JB: Earlier, I mentioned that we’ve extensively assessed the data compliance of publishers worldwide. Regardless of your brand’s market, if you’re running an ad campaign, we can provide insights into its compliance at various levels: campaign, publisher, and individual impression. Our PCI serves as a compliance score. We conduct thorough web interrogations using machine learning to scrutinize each publisher’s URL, gaining transparency into vendors, tools, beacons, pixels, and cookies. 

This process allows us to discern consent management solutions, analytic tools, data brokers, and more. We then overlaid over 30 privacy-related data points to gauge compliance with legal and regulatory requirements. The initial score is perfect, but identifying compliance risks gradually diminishes it. 

Currently, scores range from zero to five, reflecting the severity and frequency of identified risks. This score empowers you to analyze past, present, and future media buys, enabling adjustments for improved compliance alongside metrics like viewability, brand safety, and sustainability. Enhancing compliance without compromising brand performance is essential for industry progress.

AB: The U.S. Publisher Compliance Index 2023 Report highlights a significant gap in PCI scores between North American and European publishers. Can you provide insights into the average PCI scores and what they reveal about compliance with privacy laws in these regions?

JB: After examining Europe and the US, I was surprised that the privacy regulation gap isn’t as wide as expected. In Europe, opting in is the norm, meaning data is only shared if explicitly allowed. In contrast, the US operates on an opt-out basis, assuming consent unless denied. 

While Europe offers various lawful bases for data processing, consent remains vital, especially in advertising and marketing. Conversely, the US generally allows data sharing unless refused. There’s a growing recognition, especially led by California, that a consent-based approach is the future. The shift won’t be immediate, but all will likely adopt a consent model over time, though it requires significant restructuring.

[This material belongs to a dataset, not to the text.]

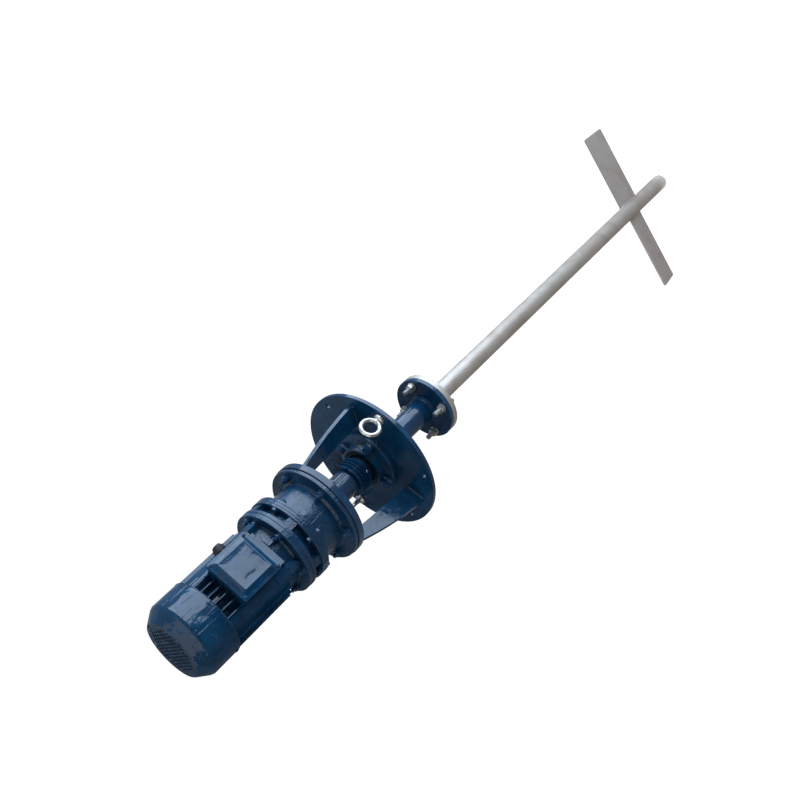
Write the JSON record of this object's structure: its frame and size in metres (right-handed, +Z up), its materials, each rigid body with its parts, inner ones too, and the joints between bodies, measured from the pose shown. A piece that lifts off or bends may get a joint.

AB: Your study said that 90% of US publishers share data without securing consent. What advice would you give to US publishers about privacy compliance? 

JB: Compliance isn’t about constraints anymore; it’s crucial for the future of media and effectiveness. Companies with high compliance standards make quicker decisions, better leverage data, and buy media more effectively, avoiding wasted resources on non-compliant sites. Recognizing compliance as a value driver rather than a limitation is key. Progressive brands and media agencies leading in compliance are outperforming competitors thanks to the quality and clarity of their data, enabling swift decision-making.